ラルフ・アルファはガモフの指導したジョージ・ワシントン大学の大学院生で、ビッグバンにおいて元素の全てが最初の5分以内に生成されたことを計算で示した。この理論は、とくに現在の宇宙における水素とヘリウムの存在比を正しく再現している。これは最高レベルの研究と言ってもよいだろう。この結果は1948年のPhys. Rev.に発表されたが[3]、ここでガモフがいたずらをする。親友であるベーテの名前を著者の中にすべり込ませたのだ。続けて読むとalpha-beta-gammaになって面白いというのがその理由である。

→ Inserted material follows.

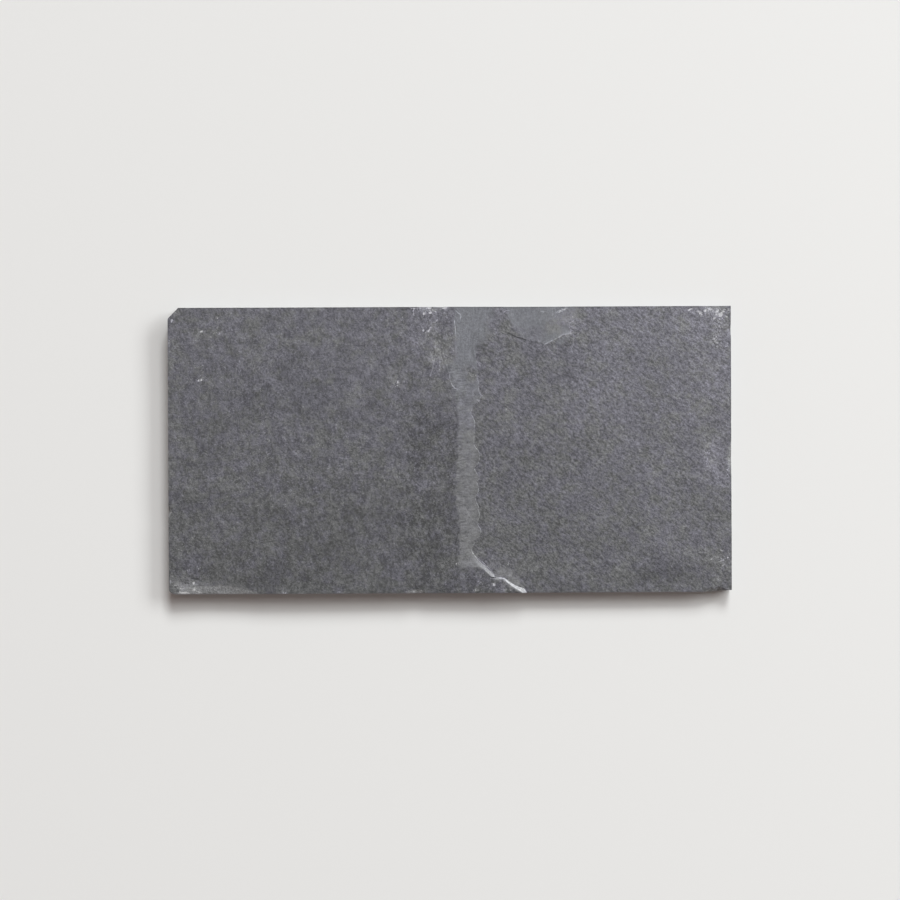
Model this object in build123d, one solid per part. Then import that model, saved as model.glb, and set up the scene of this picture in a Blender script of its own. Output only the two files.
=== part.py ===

 これはアルファにとっては冗談ごとでは済まなかった。ただでさえ、有名なガモフとの共著なので、自分の名前がかすんでしまうという恐れがあるのに、さらに大物のベーテと一緒ではたまらない。実際、アルファの名は二人のビッグ・ネームに負けて割を食っていることは確かのようだ。ビッグバンモデルの歴史の中で、ラルフ・アルファの業績はその貢献の大きさに比べて、正当に評価されていない[4]。罪なギャグである。

 

[1] http://arxiv.org/abs/hep-ph/9306225
[2] D. M. Greenberger, M. A. Horne, A. Shimony, and A. Zeilinger, Am. J. Phys. 58, 1131 (1900).
[3] R. Alpher, H. Bethe, and G. Gamov, Phys. Rev. 73, 803 (1948). ヘリウムより重い元素の生成メカニズムについては、その後、修正を受けた。